The 1968 Exhibit: First U.S. adult heart transplant, January 6, 1968

“The Corridors of the Heart,” LIFE magazine, January 1968

Today marks the 43rd anniversary of the first adult human-to-human heart transplant in the United States, at Stanford University School of Medicine in Palo Alto, California, under the direction of Dr. Norman Shumway. The unidentified 54-year-old patient, who received the heart of a 43-year-old man, died 15 days later of multiple systemic complications. The very first human-to-human heart transplant operation had been performed just a few weeks earlier, in South Africa, by Dr. Christiaan Barnard, who had consequently become an international celebrity. The operations launched a virtual “space race” in risky heart operations, with doctors on several continents one-upping each other.

The frenzy over (and frequency of) heart transplants only intensified during the period 1968-70, before backing off for some years. In this early, “heroic” period, however, the focus on the heart reflected larger cultural preoccupations with the human body– with knowing about it, visualizing it, exposing it, really seeing it in new and sometimes shocking ways.

life-heart1One of the most vivid reflections of this new obsession with the body and its “mysteries” was to be found in the startling images made by Swedish photographer Lennart Nilsson (born 1922). His series of photographs of living human fetuses, published in 1965 in LIFE magazine, had an extraordinary–and probably still unmeasured–impact on public consciousness about reproduction and contraception. LIFE sold millions of copies of its issue with the Nilsson photos, and may have hoped to have a similar effect with this issue, from January 19, 1968, with a ten-page spread of still amazing photos of the inside of a beating human heart. Eerily lit and enlarged to fit on LIFE-sized pages, the photos are stunningly reminiscent of the 1966 science-fiction film Fantastic Voyage, about a nano-journey by scientists through the human body. There is, in this January 1968 issue, barely a glimmer of the horrors of the year to come: not a single mention about the war, or civil rights, and only a few bouyant pieces about the emerging presidential race. There’s an article about the boys in the cast of Oliver!, then in production, and critic Richard Schickel’s review (lukewarm) of The Graduate.

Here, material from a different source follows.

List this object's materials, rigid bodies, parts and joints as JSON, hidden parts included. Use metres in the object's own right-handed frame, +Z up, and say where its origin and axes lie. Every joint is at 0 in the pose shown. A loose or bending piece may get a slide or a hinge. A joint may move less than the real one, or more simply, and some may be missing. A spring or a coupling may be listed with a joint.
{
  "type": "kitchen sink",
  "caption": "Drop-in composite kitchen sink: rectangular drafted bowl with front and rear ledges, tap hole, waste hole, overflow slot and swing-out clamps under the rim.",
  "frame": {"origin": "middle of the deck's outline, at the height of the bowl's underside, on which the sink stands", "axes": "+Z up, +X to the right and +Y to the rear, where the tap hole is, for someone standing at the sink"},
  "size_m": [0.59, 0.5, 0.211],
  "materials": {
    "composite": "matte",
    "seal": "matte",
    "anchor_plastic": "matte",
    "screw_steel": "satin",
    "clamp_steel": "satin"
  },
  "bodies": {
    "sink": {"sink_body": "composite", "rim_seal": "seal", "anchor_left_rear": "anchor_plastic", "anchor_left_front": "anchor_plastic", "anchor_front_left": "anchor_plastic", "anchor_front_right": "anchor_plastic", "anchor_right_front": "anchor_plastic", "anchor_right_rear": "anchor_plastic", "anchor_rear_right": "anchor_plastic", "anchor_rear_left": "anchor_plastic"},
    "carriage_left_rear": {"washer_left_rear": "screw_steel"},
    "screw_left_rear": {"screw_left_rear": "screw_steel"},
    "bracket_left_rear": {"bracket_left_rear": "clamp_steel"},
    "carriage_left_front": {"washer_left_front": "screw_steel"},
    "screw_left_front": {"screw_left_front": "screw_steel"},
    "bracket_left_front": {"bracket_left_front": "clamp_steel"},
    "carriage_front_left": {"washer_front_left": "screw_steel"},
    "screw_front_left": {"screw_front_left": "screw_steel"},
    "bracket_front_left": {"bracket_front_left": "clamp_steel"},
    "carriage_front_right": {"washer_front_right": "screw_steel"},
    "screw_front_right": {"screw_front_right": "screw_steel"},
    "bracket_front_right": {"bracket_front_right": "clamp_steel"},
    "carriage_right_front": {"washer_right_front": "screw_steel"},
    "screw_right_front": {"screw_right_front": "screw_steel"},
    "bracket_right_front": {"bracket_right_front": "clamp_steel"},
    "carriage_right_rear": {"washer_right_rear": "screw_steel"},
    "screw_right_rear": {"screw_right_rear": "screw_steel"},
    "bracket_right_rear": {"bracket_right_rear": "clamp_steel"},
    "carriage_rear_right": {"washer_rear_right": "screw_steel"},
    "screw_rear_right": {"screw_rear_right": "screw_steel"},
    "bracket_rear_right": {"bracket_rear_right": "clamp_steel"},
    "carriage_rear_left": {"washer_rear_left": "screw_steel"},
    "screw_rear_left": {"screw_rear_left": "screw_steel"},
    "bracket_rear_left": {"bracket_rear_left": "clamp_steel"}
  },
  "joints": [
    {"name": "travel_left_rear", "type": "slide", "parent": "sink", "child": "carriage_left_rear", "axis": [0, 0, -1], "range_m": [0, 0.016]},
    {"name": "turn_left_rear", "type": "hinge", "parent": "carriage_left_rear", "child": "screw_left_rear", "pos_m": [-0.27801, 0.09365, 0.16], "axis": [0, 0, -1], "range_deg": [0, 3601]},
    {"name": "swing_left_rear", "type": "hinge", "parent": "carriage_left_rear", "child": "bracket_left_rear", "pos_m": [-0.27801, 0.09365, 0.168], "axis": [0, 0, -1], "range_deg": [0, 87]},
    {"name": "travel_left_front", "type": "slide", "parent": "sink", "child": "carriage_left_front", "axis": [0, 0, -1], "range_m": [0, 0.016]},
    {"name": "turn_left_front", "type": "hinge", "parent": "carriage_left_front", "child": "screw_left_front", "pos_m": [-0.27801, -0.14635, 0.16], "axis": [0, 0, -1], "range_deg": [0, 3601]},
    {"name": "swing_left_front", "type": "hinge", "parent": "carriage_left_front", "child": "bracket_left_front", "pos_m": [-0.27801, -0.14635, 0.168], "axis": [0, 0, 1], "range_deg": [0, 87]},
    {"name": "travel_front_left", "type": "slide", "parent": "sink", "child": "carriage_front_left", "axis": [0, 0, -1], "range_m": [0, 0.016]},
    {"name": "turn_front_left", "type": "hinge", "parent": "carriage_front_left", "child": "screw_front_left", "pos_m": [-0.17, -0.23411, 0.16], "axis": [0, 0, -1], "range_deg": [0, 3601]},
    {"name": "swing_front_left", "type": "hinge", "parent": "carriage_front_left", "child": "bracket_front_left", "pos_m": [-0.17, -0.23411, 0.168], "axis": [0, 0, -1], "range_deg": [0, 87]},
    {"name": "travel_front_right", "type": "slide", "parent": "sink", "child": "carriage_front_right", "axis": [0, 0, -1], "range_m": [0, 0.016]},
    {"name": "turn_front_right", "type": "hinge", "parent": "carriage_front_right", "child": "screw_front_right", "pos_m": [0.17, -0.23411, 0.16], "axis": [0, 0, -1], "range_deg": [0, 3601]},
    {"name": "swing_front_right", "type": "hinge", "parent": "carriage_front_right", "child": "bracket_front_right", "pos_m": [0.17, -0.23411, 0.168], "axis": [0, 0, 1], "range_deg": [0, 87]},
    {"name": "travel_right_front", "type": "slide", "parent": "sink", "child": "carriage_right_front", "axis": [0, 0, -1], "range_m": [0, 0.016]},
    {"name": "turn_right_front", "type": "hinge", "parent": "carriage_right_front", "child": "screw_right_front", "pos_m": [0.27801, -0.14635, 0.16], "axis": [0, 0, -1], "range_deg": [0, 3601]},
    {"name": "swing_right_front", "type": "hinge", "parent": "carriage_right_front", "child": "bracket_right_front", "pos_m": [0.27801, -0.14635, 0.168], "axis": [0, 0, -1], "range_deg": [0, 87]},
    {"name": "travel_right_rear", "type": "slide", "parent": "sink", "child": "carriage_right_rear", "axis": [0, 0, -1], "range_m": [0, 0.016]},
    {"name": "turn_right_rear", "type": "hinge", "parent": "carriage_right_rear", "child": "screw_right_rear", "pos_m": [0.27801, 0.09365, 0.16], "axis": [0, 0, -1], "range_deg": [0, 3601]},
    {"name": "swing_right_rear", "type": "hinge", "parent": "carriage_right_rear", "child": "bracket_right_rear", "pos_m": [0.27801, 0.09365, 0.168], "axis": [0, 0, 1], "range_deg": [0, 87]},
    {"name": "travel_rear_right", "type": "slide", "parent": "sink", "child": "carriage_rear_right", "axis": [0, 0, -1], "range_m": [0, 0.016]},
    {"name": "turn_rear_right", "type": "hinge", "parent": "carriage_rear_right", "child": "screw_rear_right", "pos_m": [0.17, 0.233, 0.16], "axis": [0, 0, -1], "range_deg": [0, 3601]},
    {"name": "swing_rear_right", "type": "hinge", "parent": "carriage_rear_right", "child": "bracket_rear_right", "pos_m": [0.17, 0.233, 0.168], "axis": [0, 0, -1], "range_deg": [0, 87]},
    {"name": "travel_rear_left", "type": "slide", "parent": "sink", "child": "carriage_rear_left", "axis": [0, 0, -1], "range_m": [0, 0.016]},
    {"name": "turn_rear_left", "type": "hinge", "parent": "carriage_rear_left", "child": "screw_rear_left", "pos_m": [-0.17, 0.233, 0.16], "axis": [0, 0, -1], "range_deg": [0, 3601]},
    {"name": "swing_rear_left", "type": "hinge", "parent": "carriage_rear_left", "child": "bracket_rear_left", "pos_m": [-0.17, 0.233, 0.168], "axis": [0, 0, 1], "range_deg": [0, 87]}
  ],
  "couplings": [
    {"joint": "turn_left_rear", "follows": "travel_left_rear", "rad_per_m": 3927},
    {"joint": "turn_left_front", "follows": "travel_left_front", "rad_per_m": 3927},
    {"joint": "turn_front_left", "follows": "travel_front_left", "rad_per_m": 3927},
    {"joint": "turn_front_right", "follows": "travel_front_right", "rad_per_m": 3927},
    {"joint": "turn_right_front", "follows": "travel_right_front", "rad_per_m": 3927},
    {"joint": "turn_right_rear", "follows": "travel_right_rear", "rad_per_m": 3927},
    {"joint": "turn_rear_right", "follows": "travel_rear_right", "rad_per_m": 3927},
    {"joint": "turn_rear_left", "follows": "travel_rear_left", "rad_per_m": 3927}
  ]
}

Trumping all the news and reviews are those blood-red photos of a beating heart. It’s hard to overstate the extent to which Nilsson’s photographs changed the way we saw the world. In the article that accompanies the photos, LIFE’s staff writer Loudon Wainwright, Jr. (the singer/songwriter’s father) writes: ”The heart. Before, when it wore out, that was the end. Death. But just in the past month, a new operation–taking a healthy heart from a newly dead person and planting it in a person whose heart was failing–has stirred the world. It is a wondrous beginning, but in that beginning failure is almost certain.”